Quelle est la corrélation  entre le prix des logements, les taux d’intérêt et l’inflation ? L’immobilier direct (commercial et résidentiel) peut permettre aux investisseurs de se prémunir contre une soudaine poussée de l’inflation. En cas de hausse des taux nominaux du fait d’une anticipation du taux d’inflation futur, les taux d’intérêt réels (ajustés en fonction de l’inflation) resteront plus ou moins stables. Si un propriétaire immobilier finance son bien à un taux plafonné avant que l’inflation ne reparte à la hausse, les coûts d’emprunt demeureront inchangés, tandis que les revenus immobiliers augmenteront. Il est certain que la protection contre l’inflation n’est  que partielle, et ce pour deux raisons : 1) il faut compter un délai de six mois ou plus entre la hausse des prix et l’indexation des loyers, et 2) les différents indices utilisés pour l’indexation des loyers ne reflètent pas toujours complètement l’inflation. En cas d’inflation, la hausse des loyers a tendance à prendre de vitesse l’augmentation de valeur. En théorie, la valeur des biens immobiliers pourrait être considérée comme une réserve infinie de revenus locatifs croissants, expliquant pourquoi les loyers s’appuient sur la hausse de l’inflation.

À court terme, une hausse des taux d’intérêt nominaux pourrait semer le trouble sur le marché immobilier, avec ou sans inflation. Ce scénario nous semble hautement probable, avec des investisseurs ne s’intéressant qu’à  l’alourdissement des charges d’emprunt. En effet, il pourrait s’écouler un certain temps avant que les investisseurs à long terme ne puissent bénéficier de l’impact de l’inflation sur la valeur des biens immobiliers.

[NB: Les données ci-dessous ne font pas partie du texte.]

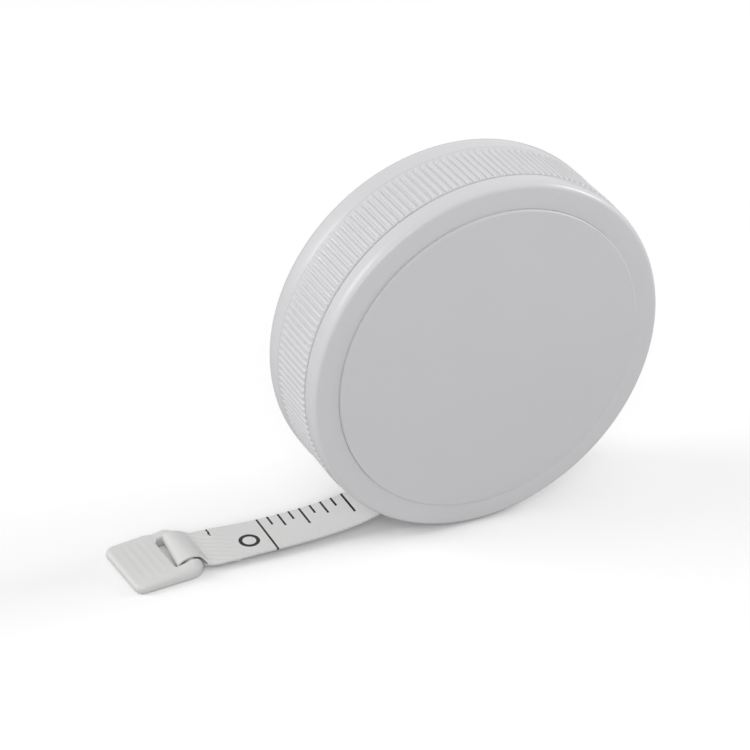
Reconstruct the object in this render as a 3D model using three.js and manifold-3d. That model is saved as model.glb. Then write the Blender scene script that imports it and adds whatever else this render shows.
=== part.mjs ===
// Retractable sewing tape measure, standing on its rim with a little tape pulled out.
// A three-piece round case holds a reel with a flat spiral spring. A full-face push button
// lifts a keyed brake plate off the reel. The tape ends in a strap that carries a pull tab.
//
// Lengths are in millimetres. The pieces are drawn as seen from the button side: X along the
// pulled tape, which leaves towards -X, Y up, and Z along the reel's axis from the flat back
// to the button. The group at the end turns Z to the front, so the back's centre is the origin.

import * as THREE from 'three';
import { mergeVertices } from 'three/addons/utils/BufferGeometryUtils.js';
import Module from 'manifold-3d';

const wasm = await Module();
wasm.setup();

// Case
const caseRadius = 26;
const landWidth = 3.5; // smooth edge of each cover
const bandWidth = 7; // ribbed ring between the covers
const bezelWidth = 4.2; // from the round face to the rim
const faceProud = 0.4; // how far the round faces stand out of the covers
const faceRound = 0.35;
const rimRoundReach = 2.2; // rounding of the rim, measured along the face
const rimRoundDepth = 1.4; // and along the axis
const sideWall = 1.3;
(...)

Outre les niveaux des taux d’intérêt et d’inflation, l’évolution des marchés immobiliers dépend également d’autres facteurs :

 

1. Circonstances économiques habituelles

Par  « circonstances économiques habituelles » nous faisons référence à l’offre et à la demande locales, au taux de chômage, aux fluctuations de change, à l’instabilité politique, etc. En réalité, les circonstances (ou facteurs) économiques peuvent être considérées comme des facteurs externes. Le principe des externalités implique que la valeur des biens immobiliers peut être affectée par des éléments  qui n’ont, a priori, aucun rapport avec l’immobilier.

L’exemple de l’Espagne est particulièrement éloquent. Entre 2008 et 2010, le pays a été confronté à une surproduction immobilière (baisse de la demande combinée à une offre excédentaire) de millions de biens, ayant entraîné l’effondrement des prix sur le marché (de 40 % dans certaines régions).

Les fluctuations de change peuvent entamer  les rendements des investisseurs étrangers,   l’Amérique latine et en particulier le Brésil, en étant un exemple probant.

 

2. Politique et réglementations publiques

Figurent notamment dans cette catégorie le zonage, les transports publics et autres aménagements, les politiques fiscales, et la disponibilité du crédit. La politique fiscale est décisive, en particulier les changements relatifs au régime fiscal de l’immobilier, et plusieurs problématiques sont en jeu. Par exemple, les frais d’enregistrement vont-t-ils augmenter ? Comment les plus-values en capital sont-elles imposées en cas de cession d’un bien immobilier ? Qu’en est-il de l’impôt sur les successions ? Les paiements d’intérêt hypothécaires sont-ils déductibles de l’assiette fiscale, le cas échéant dans quelle mesure ? Les mesures gouvernementales de réduction d’impôts associés au remboursement des emprunts hypothécaires peuvent-elles peser sur les prix des logements ?

Au, Royaume-Uni, un impôt sur les plus-values en capital applicable à tous les acheteurs est entré en vigueur le 1er avril 2016 (auparavant, seuls les citoyens et résidents britanniques étaient soumis à cet impôt). Le droit de timbre (« stamp duty ») frappant l’achat d’une résidence secondaire a dans le même temps été relevé. En Belgique, certaines régions (Flandre, Bruxelles-Capitale et Wallonie) ont réduit les avantages fiscaux accordés dans le cadre d’emprunts hypothécaires. Bien qu’il y ait de nombreux exemples en la matière, il est essentiel d’évaluer les conséquences fiscales sur la valeur des logements. Si un gouvernement permet de déduire de façon quasi illimitée les charges d’intérêts, il contribue d’une certaine manière à gonfler la valeur des biens immobiliers, et le pays peut se retrouver face à une situation de surendettement hypothécaire, comme ce fut le cas aux Pays-Bas pendant des décennies. Le système a été remanié en 2013 avec l’introduction de réformes modérées (par exemple, réduction de l’allègement fiscal).

 

3. Facteurs sociaux

Les facteurs sociaux résultent des changements démographiques. Les logements plus petits sont actuellement de plus en plus demandés, car l le nombre de personnes vivant seules est en nette augmentation dans de nombreux pays. En parallèle,  le vieillissement rapide des populations (Europe, Japon) renforce le besoin de résidences-services. Par ailleurs, certaines villes sont toujours touchées par un manque de logements « abordables » (telle que Londres, par exemple). Ainsi, l’offre et la demande – tout comme  les prix – de l’immobilier évolueront au fil du temps.